A digital-only artwork has sold at Christie’s auction house for an eye-watering $69m (£50m) – but the winning bidder will not receive a sculpture, painting or even a print.

Instead, they get a unique digital token known as an NFT.

Where Bitcoin was hailed as the digital answer to currency, NFTs are now being touted as the digital answer to collectables.

But there are plenty of sceptics who think it is all a bubble that is going to burst.

What is an NFT?
NFT stands for non-fungible token.

In economics, a fungible asset is something with units that can be readily interchanged – like money.

With money, you can swap a £10 note for two £5 notes and it will have the same value.
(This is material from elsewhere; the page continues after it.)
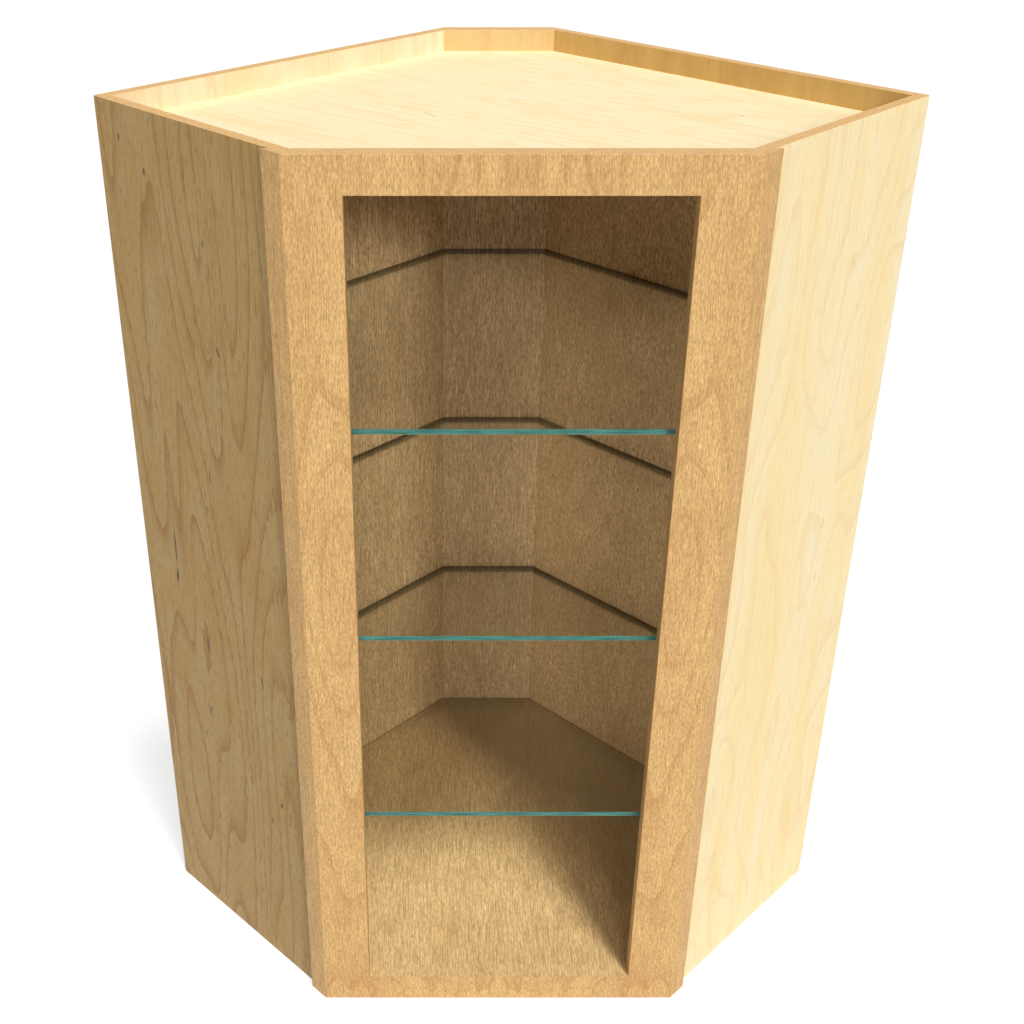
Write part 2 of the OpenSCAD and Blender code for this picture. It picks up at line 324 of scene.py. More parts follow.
# %% Mineral streak
streak_group, given, result = group(
    "mineral_streak",
    [("Ruler", "Vector", None), ("Across", "Float", 0.1), ("Along", "Float", 0.5),
     ("Half Width", "Float", 0.0015), ("Half Length", "Float", 0.012), ("Lean", "Float", 0.0)],
    [("Mask", "Float")])
tree = streak_group
across, along, _ = parts_of(tree, given["Ruler"])
torn = grain_noise(tree, vector(tree, sums(tree, "MULTIPLY", across, 500),
                                sums(tree, "MULTIPLY", along, 90), 0.0), 2)
torn = sums(tree, "MULTIPLY_ADD", torn, 1.6, -0.8)
up = sums(tree, "SUBTRACT", along, given["Along"])
aside = sums(tree, "SUBTRACT", across, given["Across"])
aside = sums(tree, "SUBTRACT", aside, sums(tree, "MULTIPLY", up, given["Lean"]))
aside = sums(tree, "ADD", sums(tree, "DIVIDE", aside, given["Half Width"]), torn)
up = sums(tree, "DIVIDE", up, given["Half Length"])
far = sums(tree, "ADD", sums(tree, "MULTIPLY", aside, aside), sums(tree, "MULTIPLY", up, up))
tree.links.new(rise(tree, far, 1.4, 0.2), result.inputs["Mask"])
print("mineral streak: a group with", len(tree.nodes), "nodes")

# %% [markdown]
# One recipe makes every wood face. It starts with the ground colour, lets wide soft patches and
# the bands between rings drift towards a second colour, then draws the ring lines, two sizes of
# dashes and the streaks. The same masks roughen the clear coat a little and press the lines and
# the dashes into the surface.


# %% Recipe for a wood finish
def wood(name, ground, drift, line, dash, figure, fleck, hair, amounts, streaks=(), swell=None,
         streak_colour=(75, 54, 36), booked=False, rough=0.5, patch=(26, 9)):
    made, tree, surface = material(name)
    ruler = read_ruler(tree)
    if booked:
        across, along, through = parts_of(tree, ruler)
        ruler = vector(tree, sums(tree, "ABSOLUTE", across), along, through)
    across, along, through = parts_of(tree, ruler)
    if swell:
        figure = dict(figure, Swell=swell(tree, across, along))
    rings = place_group(tree, rings_group, Ruler=ruler, **figure)
    flecks = place_group(tree, dashes_group, Ruler=ruler, **fleck)["Mask"]
    hairs = place_group(tree, dashes_group, Ruler=ruler, **hair)["Mask"]
    patches = grain_noise(tree, vector(tree, sums(tree, "MULTIPLY", across, patch[0]),
                                       sums(tree, "MULTIPLY", along, patch[1]),
                                       sums(tree, "MULTIPLY", through, 150)), 3)
    band, ring, spot, fine = amounts
    soft = sums(tree, "MULTIPLY", rise(tree, patches, 0.35, 0.7), band)
    colour = tint(tree, shade(*ground), shade(*drift), soft)
    colour = tint(tree, colour, shade(*drift), sums(tree, "MULTIPLY", rings["Band"], band))
    colour = tint(tree, colour, shade(*line), sums(tree, "MULTIPLY", rings["Line"], ring))
    colour = tint(tree, colour, shade(*dash), sums(tree, "MULTIPLY", flecks, spot))
    colour = tint(tree, colour, shade(*dash), sums(tree, "MULTIPLY", hairs, fine))
    labels = ("Across", "Along", "Half_Width", "Half_Length", "Lean")
    for *placing, depth in streaks:
        mask = place_group(tree, streak_group, Ruler=ruler, **dict(zip(labels, placing)))["Mask"]
        colour = tint(tree, colour, shade(*streak_colour), sums(tree, "MULTIPLY", mask, depth))
    tree.links.new(colour, surface.inputs["Base Color"])
    tree.links.new(sums(tree, "MULTIPLY_ADD", flecks, 0.1, rough), surface.inputs["Roughness"])
    pressed = sums(tree, "ADD", flecks, sums(tree, "ADD", hairs, rings["Line"]))
    bump = node(tree, "ShaderNodeBump", {"Height": pressed, "Strength": 0.35,
                                         "Distance": 0.00012}, invert=True)
    tree.links.new(bump.outputs[0], surface.inputs["Normal"])
    surface.inputs["Specular IOR Level"].default_value = 0.35
    return made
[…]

However, if something is non-fungible, this is impossible – it means it has unique properties so it cannot be interchanged with something else.

It could be a house, or a painting such as the Mona Lisa, which is one of a kind. You can take a photo of the painting or buy a print but there will only ever be the one original painting.

NFTs are “one-of-a-kind” assets in the digital world that can be bought and sold like any other piece of property, but they have no tangible form of their own.

The digital tokens can be thought of as certificates of ownership for virtual or physical assets.

How do NFTs work?
Traditional works of art such as paintings are valuable because they are one of a kind.

But digital files can be easily and endlessly duplicated.

With NFTs, artwork can be “tokenised” to create a digital certificate of ownership that can be bought and sold.